Up and Twisted aren't exactly my cup of oonst, but I can see the appeal - and the gap (though splitting the audience in two seems counter-intuitive). LPFM radio stations should alienate large sectors of the population. Especially middle-aged, middle-class white guys like me.

I'm already a fan of Base (still waiting for the website guys...), I love the community-focused idea of John Greet and Tame Iti's K FM (though I can't hear it from my Grafton pad), Julia seems like a great station (and a finely-honed machine), Fleet FM are wonderfully haphazard, chaotic and exciting, with patches of brilliance and patches of truly awful - and are far and away my preferred business model for LPFM stations.

CBFM's not really my thing, but it's probably far more people's thing than my thing is (whatever my thing is).

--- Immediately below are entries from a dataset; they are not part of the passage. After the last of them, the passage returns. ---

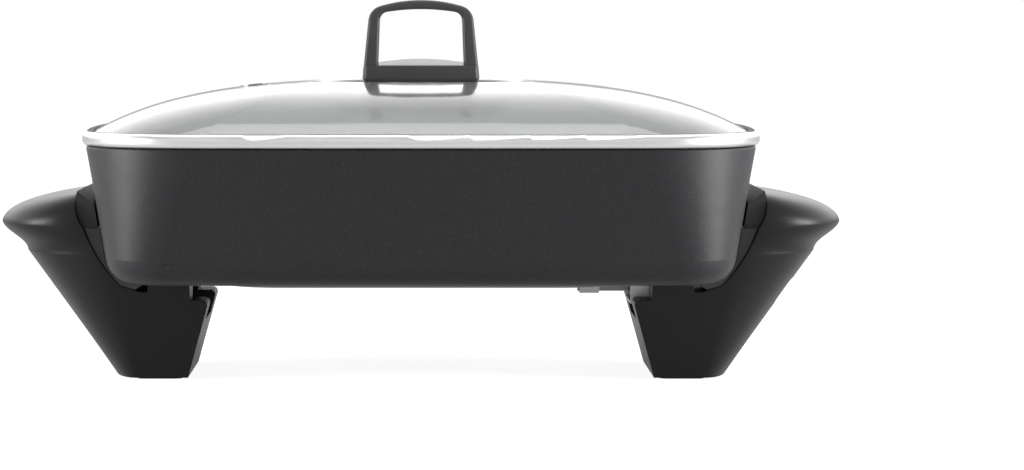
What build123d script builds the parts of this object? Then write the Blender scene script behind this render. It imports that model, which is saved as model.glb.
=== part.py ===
from build123d import *
from math import atan2, degrees, radians, tan
import os

# Electric skillet: a cast pan on two end pods, with a lift-off domed glass lid.
# Millimetres. +X runs along the length, +Y to the back, +Z up. The origin is on the floor,
# under the middle of the pan.

# Pan, with its plan at the rim and at the base
PAN_HALF_X = 201.6
PAN_HALF_Y = 149.5
PAN_CORNER_R = 73
PAN_END_BOW = 12
PAN_SIDE_BOW = 6
PAN_BASE_CORNER_R = 28
PAN_HEIGHT = 80
PAN_CLEARANCE = 61.5
WALL_TAPER = 9
PAN_WALL = 3.5
PAN_FLOOR = 4.5
PAN_BASE_R = 16
RIM_EDGE_R = 1.2

# Heating element, cast into a ridge under the pan, and the thermostat inlet
ELEMENT_END_INSET = 83.6
ELEMENT_SIDE_INSET = 79.5
ELEMENT_BEND_R = 34
ELEMENT_R = 4
ELEMENT_SINK = 5.5
RIDGE_HALF_WIDTH = 8
RIDGE_DROP = 2.5
LEAD_HALF_GAP = 14
LEAD_BEND_R = 12
LEAD_REACH = 30
LEAD_DROP = 6
LEAD_STEP_R = 4
PIN_R = 2
PIN_ROOT_R = 1.7
PIN_LENGTH = 22
PIN_TIP_CHAMFER = 0.7
BEAD_LENGTH = 5
BEAD_WALL = 1.4
PROBE_BORE_R = 3.4
PROBE_TUBE_WALL = 1.2
PROBE_TUBE_LENGTH = 52
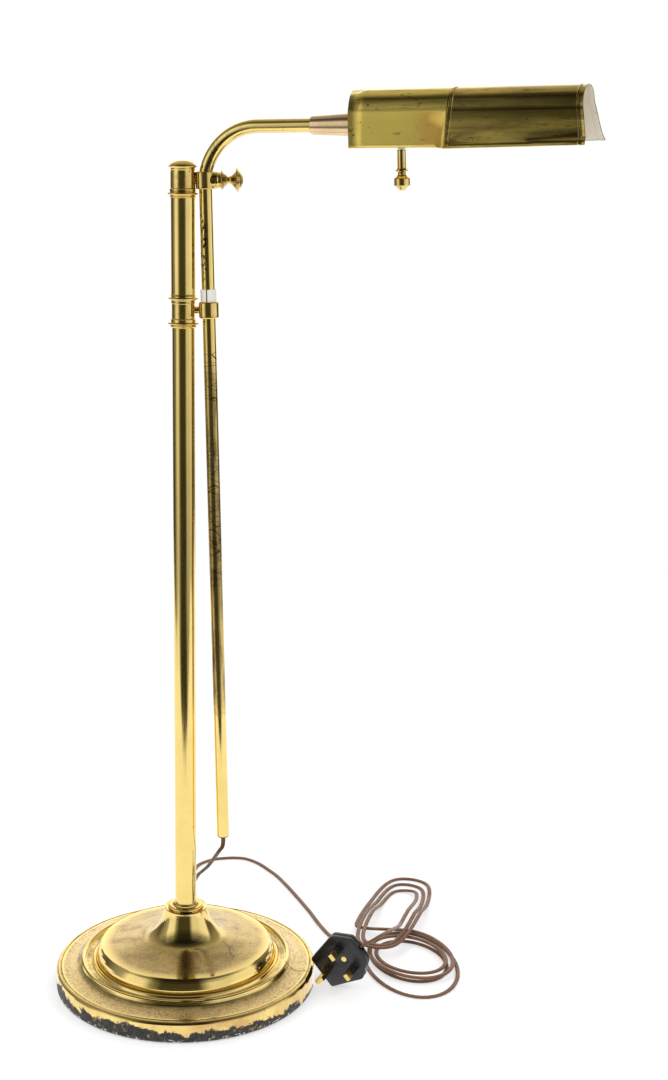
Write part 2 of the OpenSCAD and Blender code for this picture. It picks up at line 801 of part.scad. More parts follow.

And although I have a problem with the sheer number of Apna transmitters within the 25km radius laid out in the rules of the General User's Radio Licence, the point of what they're doing is thoroughly commendable and to be encouraged.

One final word for the Mulcher guys. We can't hear them in Auckland any more - they're in Hawera. But their site is far and away the most helpful for anyone who does want to set up their own radio station.

I've said it before and I'll say it again: everyone should have an LPFM radio station or two. Art, Commerce, Science, Community, Ego, Enjoyment - it's a full life.

But without registration and without enforcement of the regulations, it's a nasty, thorny wild-westy kind of existence, and it just ends up involving lawyers.